DarkImbecile wrote: ↑Wed Nov 27, 2019 5:23 pm
Anyway, this is a film that is so dependent on its dialogue with Scorsese's own work and American history that I can't imagine coming to it with insufficient knowledge of either and having a positive reaction to it. Of all the mournful notes in the movie, perhaps the most unexpectedly emotional for me was Scorsese's treatment of the erosion of history and meaning over time, on both a global and personal level. He portrays the momentous, world-changing events that dominated these characters' lifetimes and much of his own work as the ephemeral, half-understood abstractions they are to the vast majority of people alive today; the murder of a president and a near miss with nuclear holocaust are roughly as meaningful to the young adults around Sheeran at the end of the film as the various now-obscure murders and disappearances that are more foregrounded in the narrative. It's not just the choices and actions that made up Sheeran's own immoral, wasted life that have lost any color and meaning they might have once had, but nearly all the once-shared experiences, values, fears, and concerns that are rapidly disappearing from living memory.
To the point that Scorsese's presentation of the gangsters in this film denies them even the vitality and mythology that comes with every other film in the genre's depiction of 'the glory days', I loved that he introduces nearly every side character with a description of their ultimate murder or life-ending prison sentence, undercutting them before they can even attempt to assert any larger significance or value beyond ending up bleeding out in a driveway or blown to pieces in front of a Philly rowhome.
Having revisited the film last night, and this thread today, this comment really resonates with what I think is so successful about the film. I'd been meaning to revisit this film for some time, as there have been moments since initially seeing it in theaters where I have been reminded of moments from it...but I finally got around to it last night.
Rather than being bored by the fact that Scorsese already has a film similar to this in
Goodfellas, which covers some of the same territory, I found that familiarity with that film made this one so much more enjoyable. Scorsese is taking a similar world and telling it from a different perspective. Not just that of a "Good fella" vs. an enforcer, however, but also with the perspective of time, age, and distance. There is a beautiful minimalism to the film, in the character such as Salerno, having such a gigantic influence over the plot of the film despite being in 2-3 scenes at most. Sheeran never gets close to any of the characters except Russel, and the distance he retains with everyone over the course of the film is incredibly effective. Whereas Henry Hill can riff off the names and mistresses of everyone in his crew, never gets more than one or two conversation with any critical figure in the mob. These mob relationships are stripped of all of their humanity and reduced to the bare minimum, and Scorsese visiting that world again with this different perspective is very effective.

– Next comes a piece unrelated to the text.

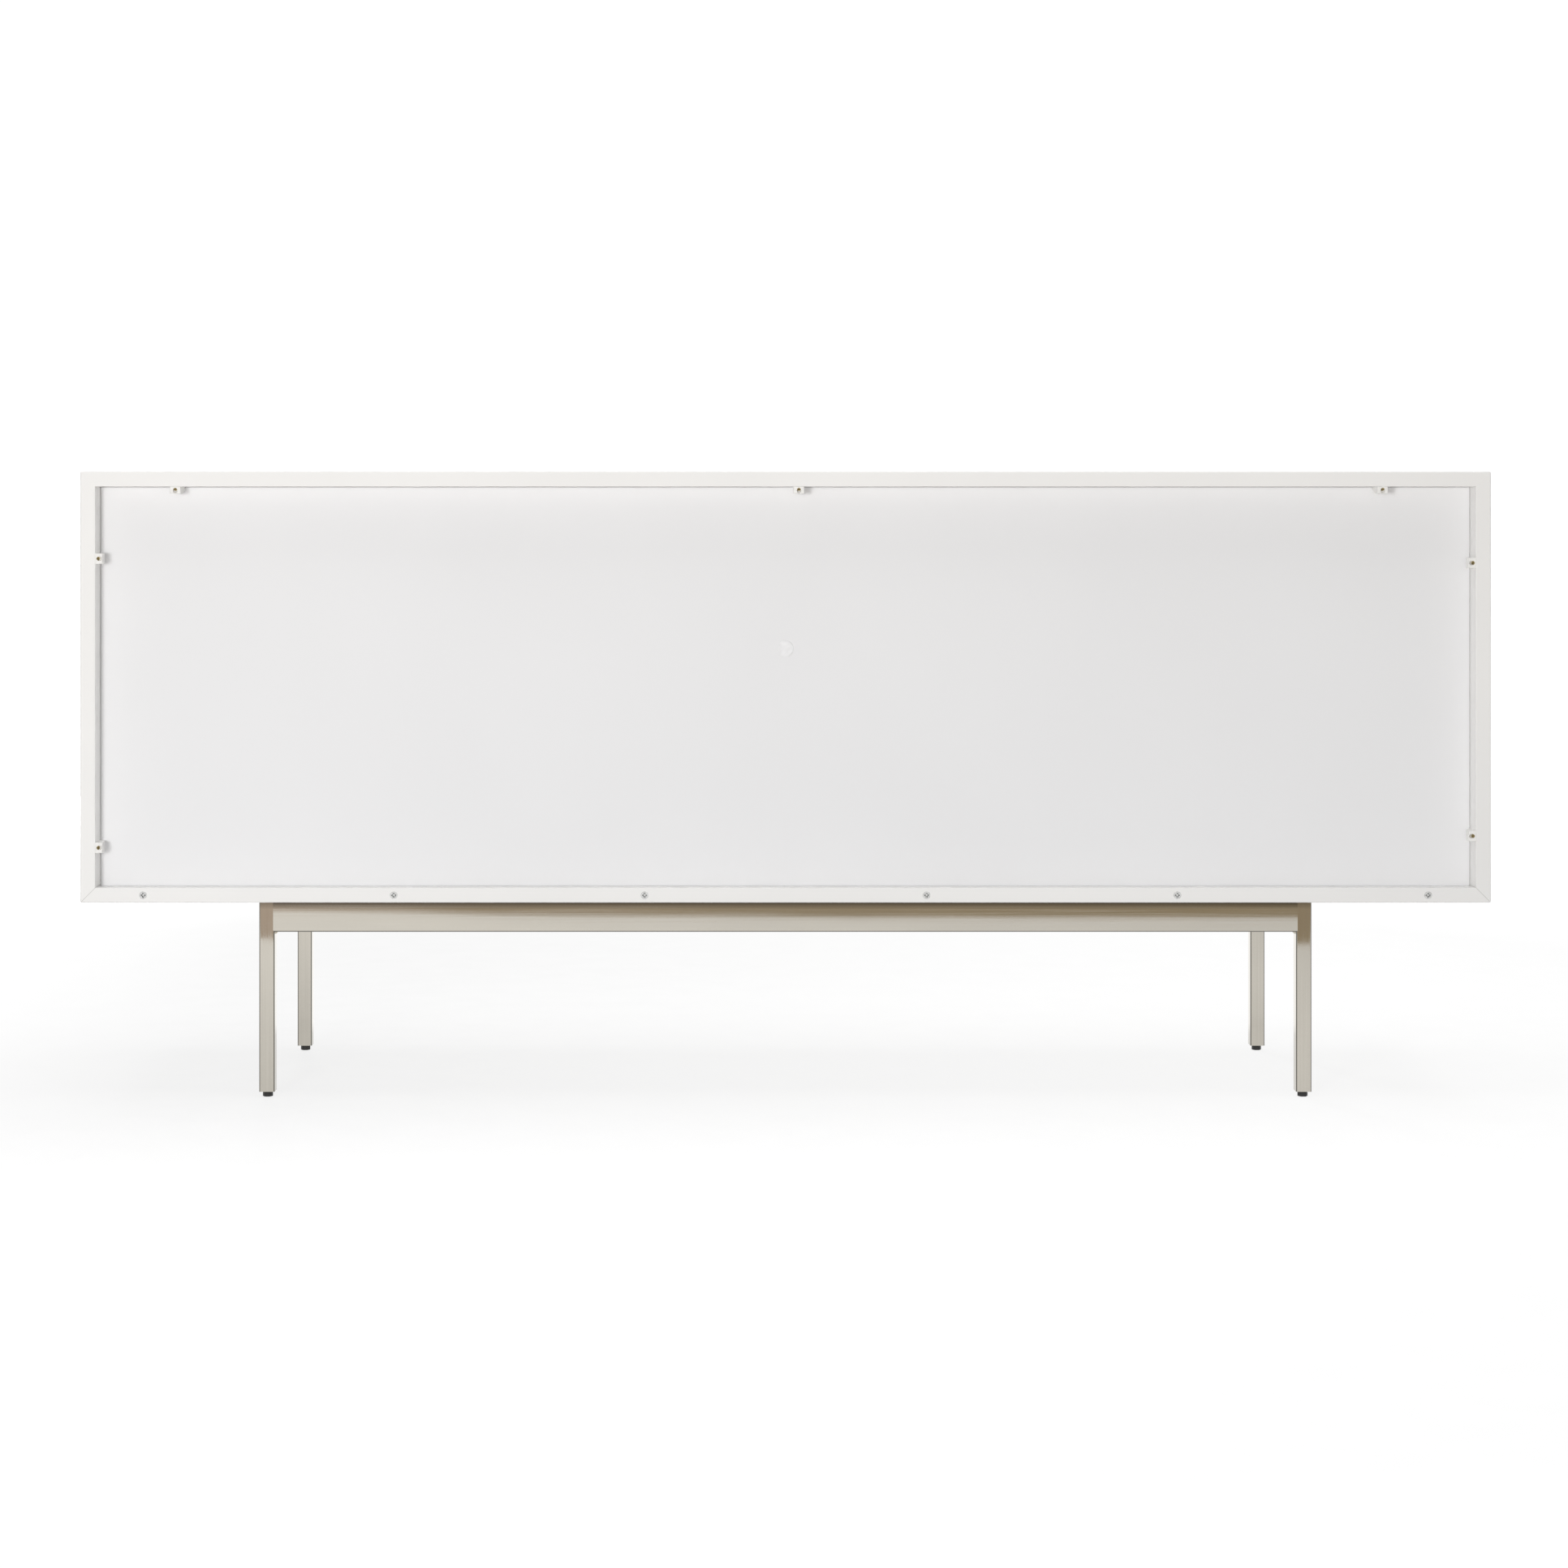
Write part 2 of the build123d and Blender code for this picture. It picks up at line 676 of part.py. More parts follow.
os.makedirs("parts", exist_ok=True)
make_case()
make_shelves()
make_back_panel()
make_clips()
for door_name, (hinge_edge, direction) in doors.items():
    make_door(door_name, hinge_edge, direction)
make_pivots()
make_latches()
make_frame()
make_frame_fixings()
make_feet()
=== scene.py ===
"""A low white media cabinet with four doors, on a polished steel frame with levelling feet.

Lengths are metres unless a name or comment says millimetres. +X runs along the cabinet, its doors
face -Y, its back faces +Y, and +Z is up.
"""

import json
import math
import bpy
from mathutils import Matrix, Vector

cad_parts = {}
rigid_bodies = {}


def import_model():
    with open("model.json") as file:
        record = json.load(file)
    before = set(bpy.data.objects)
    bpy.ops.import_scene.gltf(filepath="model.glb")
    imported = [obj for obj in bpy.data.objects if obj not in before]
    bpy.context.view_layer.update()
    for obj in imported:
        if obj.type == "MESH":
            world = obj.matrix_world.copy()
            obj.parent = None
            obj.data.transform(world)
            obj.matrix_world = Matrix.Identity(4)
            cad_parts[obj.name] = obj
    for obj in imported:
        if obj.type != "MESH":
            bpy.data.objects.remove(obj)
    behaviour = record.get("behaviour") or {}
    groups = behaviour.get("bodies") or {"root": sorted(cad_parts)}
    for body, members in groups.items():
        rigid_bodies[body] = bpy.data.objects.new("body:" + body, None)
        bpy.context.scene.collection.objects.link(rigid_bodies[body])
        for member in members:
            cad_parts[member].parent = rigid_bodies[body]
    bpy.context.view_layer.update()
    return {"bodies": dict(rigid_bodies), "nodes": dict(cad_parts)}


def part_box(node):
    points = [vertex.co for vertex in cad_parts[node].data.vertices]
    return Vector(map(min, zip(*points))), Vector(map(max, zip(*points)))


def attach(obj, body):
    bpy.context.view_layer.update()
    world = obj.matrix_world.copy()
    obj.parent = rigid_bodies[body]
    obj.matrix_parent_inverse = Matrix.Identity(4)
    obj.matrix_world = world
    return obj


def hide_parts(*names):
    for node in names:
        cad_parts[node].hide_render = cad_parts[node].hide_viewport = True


bl_info = {
    "name": "White Media Cabinet",
    "version": (1, 0, 0),
    "blender": (4, 5, 0),
    "location": "3D View > Sidebar > Cabinet",
    "description": "Finishes and fine fittings for a white lacquered media cabinet on a steel frame",
    "category": "Object",
}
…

The other thing that really stuck out to me, and I concede this is probably mostly my own bias showing, is the way Scorsese romanticizes the mob in contrast to big business. In one of the final episodes of the
Sopranos, there is a plot where the mobsters are trying to force a chain coffee store to start paying them for protection, and the manager insists he can't even access the safe money. Big business has neutered a way for mobsters to collect their money. Similarly, the last time I saw
Casino, that was my read as De Niro eulogizes Las Vegas under mob rule at the end of the film. Sure, the things the mobsters are doing is awful, but isn't it a bit more romantic with them in charge than faceless corporations? I have a friend that thinks this is intentionally ironic on Scorsese's part, and he doesn't mean to valorize the mob lifestyle, but I'm personally not so sure it can't be both.
There's a similar tone that is consistent in
The Irishman. Hoffa screams that "big business and the government are out to get these unions." As long as the mob can benefit from union power, unions seem pretty safe. And while it's certainly just statement of facts, note how many of these gangsters died in 1979-1981, the years of Ronald Regan (and therefore, the current state of big business') ascent. Throughout the film, Hoffa and the mob are able to use each other effectively. But the death of one ultimately signals the death of the other. The glory days of mob rule went hand in hand with the dominance of the Teamsters' union. From a contemporary perspective, the mob feels less present than it used to, and so are unions which are there to confer benefits and power to the working people against faceless corporations. And the rise of the mega-corporation has occurred during the downfall of both of these.
I know this isn't the primary plot of the film. Scorsese is quite explicit that this film is about the passage of time and how one evaluates their own life while able to look back on it with full hindsight. But between
The King Of Comedy,
Wolf of Wall Street and
The Irishman, we have some very beautiful critiques of the way our current society handles celebrity, fame, money, and big business. The people in his films are very effective representations of those critiques, and that's what's lingered in me the most since revisiting the film last night.